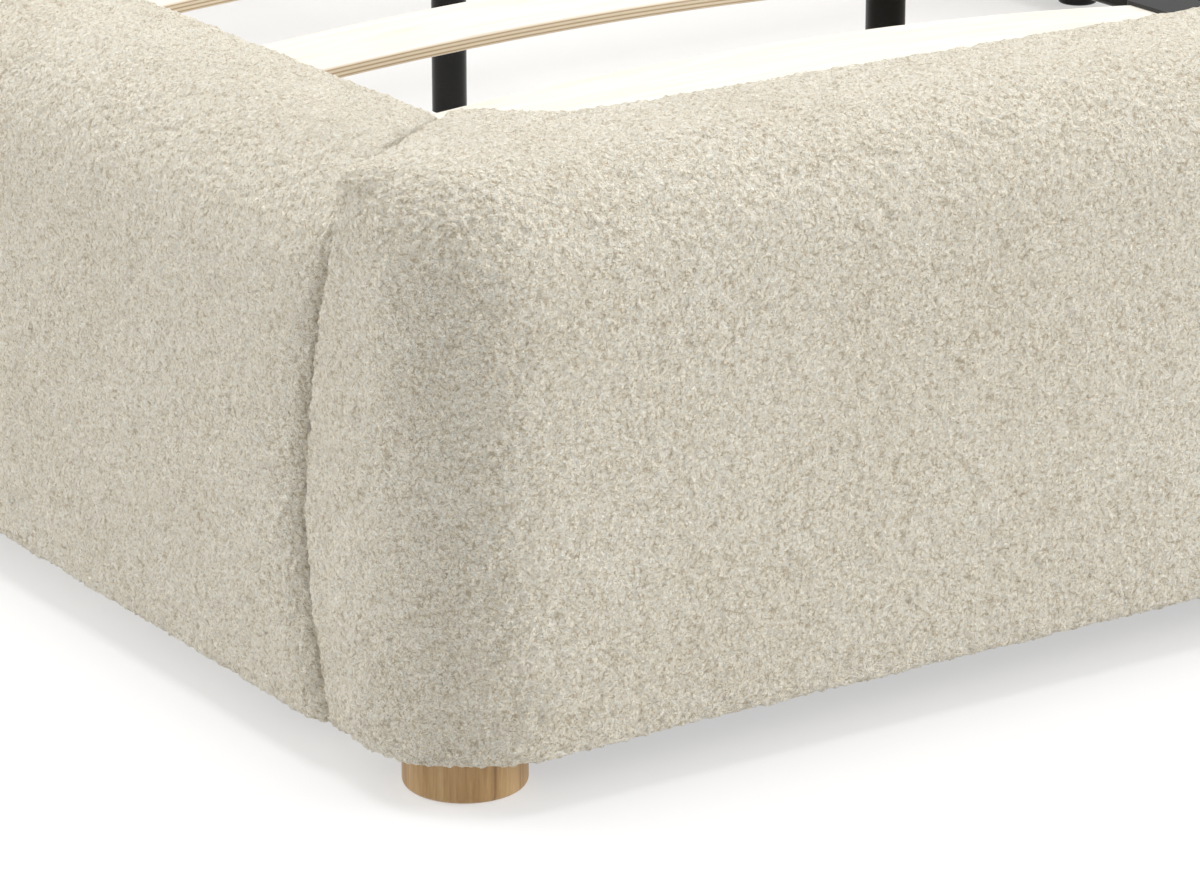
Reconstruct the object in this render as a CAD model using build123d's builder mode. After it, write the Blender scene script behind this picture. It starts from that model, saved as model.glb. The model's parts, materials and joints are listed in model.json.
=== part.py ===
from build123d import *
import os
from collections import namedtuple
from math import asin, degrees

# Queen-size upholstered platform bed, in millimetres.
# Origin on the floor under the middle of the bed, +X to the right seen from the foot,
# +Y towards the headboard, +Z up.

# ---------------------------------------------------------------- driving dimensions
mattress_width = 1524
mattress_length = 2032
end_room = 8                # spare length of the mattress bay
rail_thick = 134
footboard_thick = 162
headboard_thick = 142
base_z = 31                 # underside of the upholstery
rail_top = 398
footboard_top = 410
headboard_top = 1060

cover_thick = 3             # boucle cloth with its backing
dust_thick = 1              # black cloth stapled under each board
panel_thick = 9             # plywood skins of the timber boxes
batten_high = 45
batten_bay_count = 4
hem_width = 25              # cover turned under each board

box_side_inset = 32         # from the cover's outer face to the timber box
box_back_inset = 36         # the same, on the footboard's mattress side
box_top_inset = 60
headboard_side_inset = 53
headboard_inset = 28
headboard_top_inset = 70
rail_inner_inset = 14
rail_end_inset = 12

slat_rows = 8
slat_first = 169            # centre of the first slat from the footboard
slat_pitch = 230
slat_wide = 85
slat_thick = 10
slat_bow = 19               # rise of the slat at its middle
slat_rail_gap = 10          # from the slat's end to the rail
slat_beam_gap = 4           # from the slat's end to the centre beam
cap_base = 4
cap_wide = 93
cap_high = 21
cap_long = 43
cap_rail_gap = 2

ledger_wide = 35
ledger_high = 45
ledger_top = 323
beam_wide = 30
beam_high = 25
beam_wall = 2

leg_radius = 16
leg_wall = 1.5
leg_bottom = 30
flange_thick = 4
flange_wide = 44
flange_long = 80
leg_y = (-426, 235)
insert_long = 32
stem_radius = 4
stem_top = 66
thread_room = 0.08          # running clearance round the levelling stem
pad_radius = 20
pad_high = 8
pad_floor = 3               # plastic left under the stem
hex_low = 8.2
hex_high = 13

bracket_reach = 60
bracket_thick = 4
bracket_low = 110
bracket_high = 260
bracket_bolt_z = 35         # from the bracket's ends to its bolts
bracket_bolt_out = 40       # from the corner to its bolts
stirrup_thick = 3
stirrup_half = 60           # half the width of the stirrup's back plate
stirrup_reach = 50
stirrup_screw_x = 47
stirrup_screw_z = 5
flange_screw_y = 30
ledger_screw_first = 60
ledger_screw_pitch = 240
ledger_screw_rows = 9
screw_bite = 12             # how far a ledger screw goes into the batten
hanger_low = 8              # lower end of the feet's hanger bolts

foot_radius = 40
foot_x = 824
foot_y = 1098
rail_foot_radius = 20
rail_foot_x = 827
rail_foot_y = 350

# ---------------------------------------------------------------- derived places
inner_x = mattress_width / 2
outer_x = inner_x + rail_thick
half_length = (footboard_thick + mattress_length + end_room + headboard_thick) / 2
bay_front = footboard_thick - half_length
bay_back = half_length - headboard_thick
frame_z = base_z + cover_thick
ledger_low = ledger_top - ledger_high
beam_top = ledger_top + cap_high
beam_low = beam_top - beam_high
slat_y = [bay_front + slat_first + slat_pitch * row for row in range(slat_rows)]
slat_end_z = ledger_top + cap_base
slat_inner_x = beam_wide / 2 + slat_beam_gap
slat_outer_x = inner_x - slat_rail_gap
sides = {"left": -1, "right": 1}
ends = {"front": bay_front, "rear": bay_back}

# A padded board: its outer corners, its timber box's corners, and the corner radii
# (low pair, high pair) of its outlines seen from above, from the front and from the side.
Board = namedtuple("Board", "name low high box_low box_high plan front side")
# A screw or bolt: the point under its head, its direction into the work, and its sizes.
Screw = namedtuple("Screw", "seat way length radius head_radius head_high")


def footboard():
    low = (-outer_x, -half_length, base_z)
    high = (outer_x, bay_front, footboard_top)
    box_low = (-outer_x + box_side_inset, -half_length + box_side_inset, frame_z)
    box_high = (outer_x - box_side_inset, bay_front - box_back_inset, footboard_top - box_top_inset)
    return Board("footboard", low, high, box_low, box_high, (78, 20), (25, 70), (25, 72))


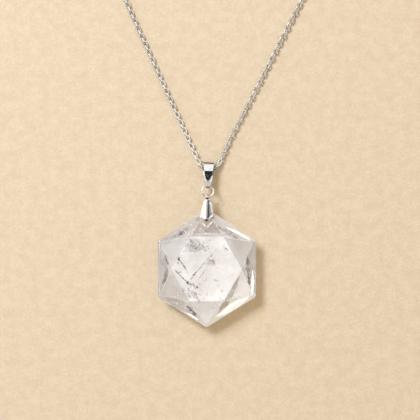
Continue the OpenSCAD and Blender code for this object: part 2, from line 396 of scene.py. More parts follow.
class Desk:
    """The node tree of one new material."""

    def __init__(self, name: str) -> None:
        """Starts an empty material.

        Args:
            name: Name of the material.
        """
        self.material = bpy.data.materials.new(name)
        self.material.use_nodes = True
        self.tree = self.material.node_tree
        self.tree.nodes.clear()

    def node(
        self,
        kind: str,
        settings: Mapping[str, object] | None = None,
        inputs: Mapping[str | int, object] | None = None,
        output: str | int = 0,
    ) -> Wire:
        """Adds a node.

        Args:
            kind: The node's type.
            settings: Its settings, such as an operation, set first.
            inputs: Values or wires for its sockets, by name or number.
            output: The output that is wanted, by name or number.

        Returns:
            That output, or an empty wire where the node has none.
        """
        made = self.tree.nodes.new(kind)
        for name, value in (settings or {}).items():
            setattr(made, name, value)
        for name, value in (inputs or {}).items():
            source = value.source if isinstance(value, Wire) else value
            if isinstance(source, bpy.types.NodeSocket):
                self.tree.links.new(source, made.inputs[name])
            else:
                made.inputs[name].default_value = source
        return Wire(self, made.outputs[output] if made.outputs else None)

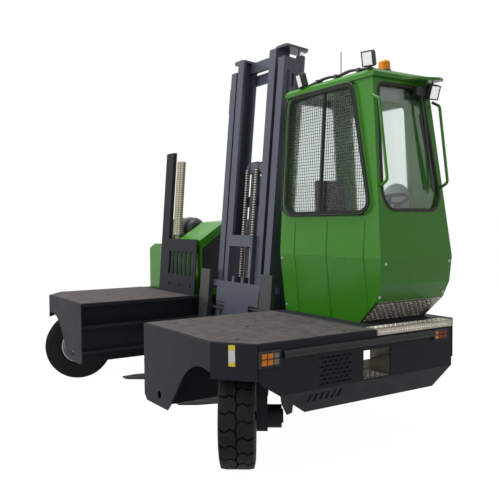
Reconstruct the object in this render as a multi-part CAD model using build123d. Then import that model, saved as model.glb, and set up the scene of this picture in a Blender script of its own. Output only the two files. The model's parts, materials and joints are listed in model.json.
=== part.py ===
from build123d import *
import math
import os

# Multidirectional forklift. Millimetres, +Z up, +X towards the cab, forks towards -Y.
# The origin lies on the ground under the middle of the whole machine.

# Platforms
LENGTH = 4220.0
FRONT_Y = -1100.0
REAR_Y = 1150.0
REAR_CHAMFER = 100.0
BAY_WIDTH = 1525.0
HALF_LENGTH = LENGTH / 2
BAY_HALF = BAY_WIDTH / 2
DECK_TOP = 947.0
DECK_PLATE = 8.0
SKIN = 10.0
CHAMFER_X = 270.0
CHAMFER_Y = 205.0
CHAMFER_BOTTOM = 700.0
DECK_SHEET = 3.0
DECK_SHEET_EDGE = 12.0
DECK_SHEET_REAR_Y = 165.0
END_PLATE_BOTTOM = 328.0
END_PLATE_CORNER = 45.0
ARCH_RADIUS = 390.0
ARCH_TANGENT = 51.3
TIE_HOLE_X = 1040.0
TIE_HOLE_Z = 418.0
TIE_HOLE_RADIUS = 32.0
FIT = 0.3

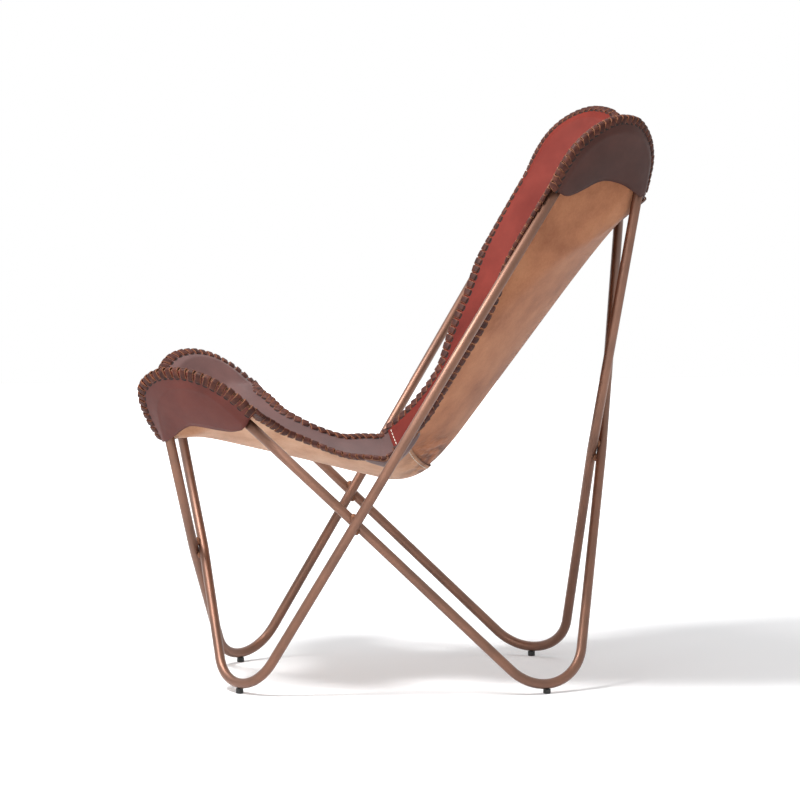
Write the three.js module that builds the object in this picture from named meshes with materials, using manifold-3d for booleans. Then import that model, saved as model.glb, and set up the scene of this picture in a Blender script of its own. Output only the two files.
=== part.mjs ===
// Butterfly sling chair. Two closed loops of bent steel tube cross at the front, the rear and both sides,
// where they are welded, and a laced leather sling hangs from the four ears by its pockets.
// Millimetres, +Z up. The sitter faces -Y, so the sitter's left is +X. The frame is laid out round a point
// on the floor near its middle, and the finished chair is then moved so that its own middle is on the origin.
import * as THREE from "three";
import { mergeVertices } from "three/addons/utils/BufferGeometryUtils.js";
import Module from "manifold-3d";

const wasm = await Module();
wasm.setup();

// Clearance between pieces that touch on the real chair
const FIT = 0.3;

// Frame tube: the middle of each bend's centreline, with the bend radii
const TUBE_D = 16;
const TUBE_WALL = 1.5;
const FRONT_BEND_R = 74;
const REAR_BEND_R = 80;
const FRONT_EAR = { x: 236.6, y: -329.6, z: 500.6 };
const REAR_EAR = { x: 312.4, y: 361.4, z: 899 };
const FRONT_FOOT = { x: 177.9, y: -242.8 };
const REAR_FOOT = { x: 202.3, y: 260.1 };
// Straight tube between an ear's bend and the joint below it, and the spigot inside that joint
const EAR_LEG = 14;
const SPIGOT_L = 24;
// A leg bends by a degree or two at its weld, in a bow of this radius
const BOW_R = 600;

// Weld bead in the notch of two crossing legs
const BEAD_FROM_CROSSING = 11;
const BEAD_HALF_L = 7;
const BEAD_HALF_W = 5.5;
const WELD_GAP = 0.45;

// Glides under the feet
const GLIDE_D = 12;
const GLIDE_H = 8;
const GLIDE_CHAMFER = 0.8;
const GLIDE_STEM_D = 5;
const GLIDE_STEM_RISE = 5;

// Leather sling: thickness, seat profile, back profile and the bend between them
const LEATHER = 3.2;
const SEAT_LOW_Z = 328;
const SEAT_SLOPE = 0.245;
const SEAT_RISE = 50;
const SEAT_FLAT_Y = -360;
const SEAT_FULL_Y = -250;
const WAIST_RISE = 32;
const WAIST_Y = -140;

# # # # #

- Written exercise: Lines holding the word "json" in the entries above are the ones to pull out. Copy them all.

- Expected answer:
Reconstruct the object in this render as a CAD model using build123d's builder mode. After it, write the Blender scene script behind this picture. It starts from that model, saved as model.glb. The model's parts, materials and joints are listed in model.json.
Reconstruct the object in this render as a multi-part CAD model using build123d. Then import that model, saved as model.glb, and set up the scene of this picture in a Blender script of its own. Output only the two files. The model's parts, materials and joints are listed in model.json.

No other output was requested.